It seems like every other movie these days features someone in a costume, saving the world from impending doom. Superheroes are bigger than ever, and there’s probably not a lot of things that get your students going more than a “Marvel vs. DC,” “who was the best Green Lantern,” or “who would win—Thor or Aquaman” debate (Thor).
You can use that interest and obsession with superheroes to help your kids develop an interest in math and science! From origin stories, to superpowers, to whatever chemical Doctor Mean is going to pump into the water supply, science and math runs throughout. Interactive simulations can enhance student engagement in math and science by allowing them to play, explore, and get to those “ah-ha” moments that make learning fun.
ExploreLearning Gizmos are interactive online simulations and case studies for math and science that power inquiry and understanding through hands-on learning and experimentation. With more than 450 Gizmos covering STEM topics for grades 3-12, students can dig deeper into subjects and really understand challenging concepts.
Check out these Gizmos you can use to investigate the science of superheroes:
Who doesn’t love a good origin story—nuclear explosions, lab accidents, distant planets, or faraway stars… Take a look at some ways “Bob Smith” could become “Captain Claw” with these Gizmos.
Solar System. In this Gizmo, students explore our solar system and learn the characteristics of each planet. Compare the sizes of planets and their distances from the Sun. Observe the speeds of planetary orbits and measure how long each planet takes to go around the Sun.
You’re not a superhero unless you have a super power or some cool equipment—that’s the rule. From magnetism to changing the temperature of something to a really cool car, these Gizmos will help you figure out how our favorite characters can do what they do. Okay, they really can’t do those things, but it’s fun to hypothesize.
Control the Temperature and Weather
Phase Changes. The Phase Changes Gizmo illustrates how molecular motion is related to phase changes. As students add heat to the system, molecules move faster and phase changes occur—ice melts and water boils. When heat is taken away, condensation and freezing occur. Students can create a graph of temperature vs. time, and the altitude can be changed as well.
Reaction Time. In a well-known experiment, one person holds a ruler vertically, and another tries to catch the ruler when it is dropped. The faster the catch, the smaller the number on the ruler will be. The Reaction Time 1 Gizmo allows students to try this experiment and several others in a controlled environment. The Reaction Time 2 activity focuses on range, mode, and median of a data set.
Magnetism. In the Magnetism Gizmo, students can work with bar magnets and a variety of materials. On the Magnetic Forces tab, students can see what combinations of magnets and materials result in attraction, repulsion, or no movement at all. On the Magnetic Field Lines tab, students use iron filings to observe magnetic field lines.
Super Hearing and Super Sight
Eyes and Vision series. The Eyes and Vision Gizmo explores three aspects of how we see.

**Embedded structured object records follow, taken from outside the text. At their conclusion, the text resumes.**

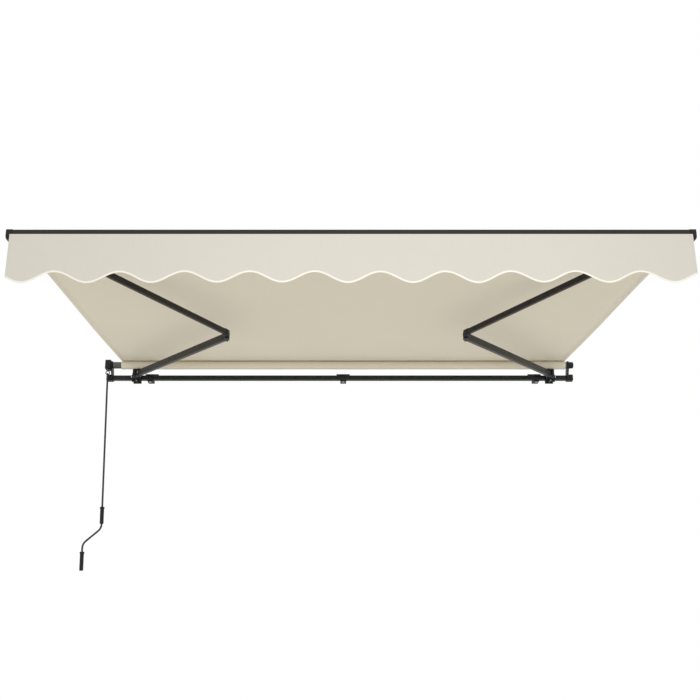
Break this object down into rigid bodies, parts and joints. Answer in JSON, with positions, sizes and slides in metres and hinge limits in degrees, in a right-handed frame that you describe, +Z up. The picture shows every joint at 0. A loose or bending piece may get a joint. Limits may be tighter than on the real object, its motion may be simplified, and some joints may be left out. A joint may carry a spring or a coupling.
{
  "type": "folding-arm patio awning",
  "caption": "Open folding-arm awning: cranked fabric roller on a wall bar, two sprung arms, front bar and a wavy valance.",
  "frame": {"origin": "on the wall plane, mid-length, level with the centre of the torsion bar, on the back face of the centre wall bracket", "axes": "+X along the awning to the right seen from the front, +Y into the wall, +Z up"},
  "size_m": [3.5786, 2.6075, 1.562],
  "materials": {
    "cast_black": "black powder-coated casting",
    "dark_aluminium": "anthracite powder-coated aluminium",
    "dark_steel": "anthracite painted steel tube",
    "bright_steel": "zinc plated",
    "grey_steel": "galvanised, dull grey",
    "black_plastic": "black moulded plastic",
    "white_nylon": "natural nylon",
    "canvas": "cream awning acrylic"
  },
  "bodies": {
    "root": {"torsion_bar": "dark_steel", "wall_bracket_left": "cast_black", "wall_bracket_centre": "cast_black", "wall_bracket_right": "cast_black", "clamp_bolt_left": "bright_steel", "clamp_bolt_centre": "bright_steel", "clamp_bolt_right": "bright_steel", "end_bracket_left": "cast_black", "end_bracket_right": "cast_black", "idler_bush": "white_nylon", "gear_case": "cast_black", "gear_cover": "black_plastic", "shoulder_bracket_left": "cast_black", "shoulder_clamp_left": "cast_black", "shoulder_bolt_upper_left": "bright_steel", "shoulder_bolt_lower_left": "bright_steel", "pitch_bolt_left": "bright_steel", "shoulder_bracket_right": "cast_black", "shoulder_clamp_right": "cast_black", "shoulder_bolt_upper_right": "bright_steel", "shoulder_bolt_lower_right": "bright_steel", "pitch_bolt_right": "bright_steel"},
    "roller": {"roller_tube": "grey_steel", "fabric_roll": "canvas", "drive_plug": "black_plastic", "idler_plug": "black_plastic", "worm_wheel": "bright_steel"},
    "worm": {"worm_shaft_with_eye": "grey_steel"},
    "crank": {"crank_rod": "grey_steel"},
    "upper_grip": {"upper_grip": "black_plastic"},
    "lower_grip": {"lower_grip": "black_plastic"},
    "pitch_left": {"shoulder_block_left": "cast_black", "shoulder_pin_left": "bright_steel", "canopy": "canvas"},
    "inner_left": {"inner_arm_left": "dark_aluminium", "shoulder_fork_left": "cast_black", "elbow_yoke_left": "cast_black", "elbow_pin_left": "bright_steel", "arm_spring_left": "bright_steel"},
    "outer_left": {"outer_arm_left": "dark_aluminium", "elbow_tongue_left": "cast_black", "wrist_tongue_left": "cast_black"},
    "pitch_right": {"shoulder_block_right": "cast_black", "shoulder_pin_right": "bright_steel"},
    "inner_right": {"inner_arm_right": "dark_aluminium", "shoulder_fork_right": "cast_black", "elbow_yoke_right": "cast_black", "elbow_pin_right": "bright_steel", "arm_spring_right": "bright_steel"},
    "outer_right": {"outer_arm_right": "dark_aluminium", "elbow_tongue_right": "cast_black", "wrist_tongue_right": "cast_black"},
    "front": {"front_bar": "dark_aluminium", "front_cap_left": "black_plastic", "front_cap_right": "black_plastic", "wrist_bracket_left": "cast_black", "wrist_bracket_right": "cast_black", "wrist_pin_left": "bright_steel", "wrist_pin_right": "bright_steel", "valance": "canvas"}
  },
  "joints": [
    {"name": "pitch_left", "type": "hinge", "parent": "root", "child": "pitch_left", "pos_m": [-1.55, -0.1, 0], "axis": [1, 0, 0], "range_deg": [-1, 10]},
    {"name": "pitch_right", "type": "hinge", "parent": "root", "child": "pitch_right", "pos_m": [1.55, -0.1, 0], "axis": [1, 0, 0], "range_deg": [-1, 10]},
    {"name": "fold_shoulder_left", "type": "hinge", "parent": "pitch_left", "child": "inner_left", "pos_m": [-1.55, -0.15046, 0.00737], "axis": [0, -0.0523, 0.9986], "range_deg": [0, 52.8], "deforming": ["canopy"]},
    {"name": "fold_elbow_left", "type": "hinge", "parent": "inner_left", "child": "outer_left", "pos_m": [-0.736, -1.32989, -0.14897], "axis": [0, -0.0523, 0.9986], "range_deg": [-105.61, 0]},
    {"name": "fold_wrist_left", "type": "hinge", "parent": "outer_left", "child": "front", "pos_m": [-1.55, -2.5192, -0.11677], "axis": [0, -0.0523, 0.9986], "range_deg": [0, 52.81]},
    {"name": "fold_shoulder_right", "type": "hinge", "parent": "pitch_right", "child": "inner_right", "pos_m": [1.55, -0.15046, 0.00737], "axis": [0, 0.0523, -0.9986], "range_deg": [0, 52.81]},
    {"name": "fold_elbow_right", "type": "hinge", "parent": "inner_right", "child": "outer_right", "pos_m": [0.736, -1.32989, -0.14897], "axis": [0, 0.0523, -0.9986], "range_deg": [-105.61, 0]},
    {"name": "roller_turn", "type": "hinge", "parent": "root", "child": "roller", "pos_m": [0, -0.105, 0.087], "axis": [-1, 0, 0], "range_deg": [0, 3802.6]},
    {"name": "worm_turn", "type": "hinge", "parent": "root", "child": "worm", "pos_m": [-1.757, -0.131, 0.066], "axis": [0, 0, 1], "continuous": true},
    {"name": "crank_swing", "type": "hinge", "parent": "worm", "child": "crank", "pos_m": [-1.757, -0.131, 0.004], "axis": [-1, 0, 0], "range_deg": [-5, 45]},
    {"name": "upper_grip_turn", "type": "hinge", "parent": "crank", "child": "upper_grip", "pos_m": [-1.72217, -0.131, -0.99339], "axis": [-0.0349, 0, 0.9994], "continuous": true},
    {"name": "lower_grip_turn", "type": "hinge", "parent": "crank", "child": "lower_grip", "pos_m": [-1.84013, -0.131, -1.3117], "axis": [-0.0349, 0, 0.9994], "continuous": true}
  ],
  "couplings": [
    {"joint": "pitch_right", "follows": "pitch_left", "ratio": 1},
    {"joint": "fold_elbow_left", "follows": "fold_shoulder_left", "ratio": -2},
    {"joint": "fold_wrist_left", "follows": "fold_shoulder_left", "ratio": 1},
    {"joint": "fold_shoulder_right", "follows": "fold_shoulder_left", "ratio": 1},
    {"joint": "fold_elbow_right", "follows": "fold_shoulder_left", "ratio": -2},
    {"joint": "roller_turn", "follows": "fold_shoulder_left", "ratio": 72}
  ]
}
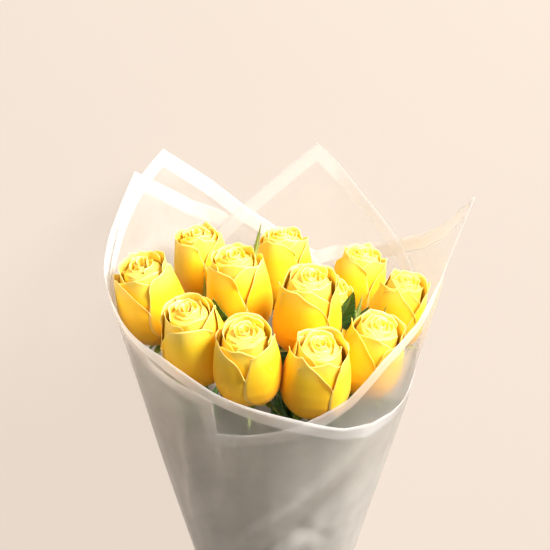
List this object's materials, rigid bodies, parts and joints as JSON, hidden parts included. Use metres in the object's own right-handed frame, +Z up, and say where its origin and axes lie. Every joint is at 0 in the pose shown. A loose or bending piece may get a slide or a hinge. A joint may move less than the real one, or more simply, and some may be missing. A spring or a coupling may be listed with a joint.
{
  "type": "bunch of roses",
  "caption": "Florist's bunch of long-stemmed yellow roses in frosted film with white edges, tied with a ribbon, lying on its back.",
  "frame": {"origin": "middle of the bunch's footprint, on the surface that it lies on", "axes": "+Y along the stems towards the blooms, +Z up, +X to the right of the bunch seen from above"},
  "size_m": [0.2944, 0.5906, 0.2358],
  "materials": {
    "petal": "soft matte",
    "sepal": "matte",
    "stem": "smooth",
    "leaf": "semi-gloss",
    "film": "frosted, translucent, with an opaque white edge",
    "ribbon": "satin",
    "twine": "matte"
  },
  "bodies": {
    "root": {"rose_01_bloom": "petal", "rose_01_calyx": "sepal", "rose_01_stem": "stem", "rose_01_leaf": "leaf", "rose_02_bloom": "petal", "rose_02_calyx": "sepal", "rose_02_stem": "stem", "rose_02_leaf": "leaf", "rose_03_bloom": "petal", "rose_03_calyx": "sepal", "rose_03_stem": "stem", "rose_03_leaf": "leaf", "rose_04_bloom": "petal", "rose_04_calyx": "sepal", "rose_04_stem": "stem", "rose_04_leaf": "leaf", "rose_05_bloom": "petal", "rose_05_calyx": "sepal", "rose_05_stem": "stem", "rose_05_leaf": "leaf", "rose_06_bloom": "petal", "rose_06_calyx": "sepal", "rose_06_stem": "stem", "rose_06_leaf": "leaf", "rose_07_bloom": "petal", "rose_07_calyx": "sepal", "rose_07_stem": "stem", "rose_07_leaf": "leaf", "rose_08_bloom": "petal", "rose_08_calyx": "sepal", "rose_08_stem": "stem", "rose_08_leaf": "leaf", "rose_09_bloom": "petal", "rose_09_calyx": "sepal", "rose_09_stem": "stem", "rose_09_leaf": "leaf", "rose_10_bloom": "petal", "rose_10_calyx": "sepal", "rose_10_stem": "stem", "rose_10_leaf": "leaf", "rose_11_bloom": "petal", "rose_11_calyx": "sepal", "rose_11_stem": "stem", "rose_11_leaf": "leaf", "rose_12_bloom": "petal", "rose_12_calyx": "sepal", "rose_12_stem": "stem", "rose_12_leaf": "leaf", "stem_band": "twine", "wrap_sheet_back": "film", "wrap_sheet_inner_left": "film", "wrap_sheet_right": "film", "wrap_sheet_left": "film", "ribbon_band": "ribbon"}
  },
  "joints": []
}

The first lesson, Seeing Color, explores how different colors of light are reflected and absorbed. By experimenting with different combinations of colored lights and colored objects, students will build a model of how we perceive color. Follow up this exploration with the Focusing Light and Sensing Light lessons.
Phased Array. Hidden objects can be detected by reflecting waves from their surfaces. While a single reflected wave can give the distance to an object, the exact position of the object is still unknown. One way to solve this problem is to use a phased array to create a focused beam. With the Phased Array Gizmo, students can learn how a beam of constructive interference is used to identify the location of an object.
Saving the world from bad stuff is job #1 for superheroes, and for many STEM professionals as well. Although they’re not battling Doctor Mean, with these Gizmos your students can see what it’s like to be a STEM superhero by saving lives and fighting crime.
Cell Respiration. In this interactive STEM Case, students step into the role of a medical toxicologist, and learn about cell respiration to save the life of a CIA agent that has been poisoned.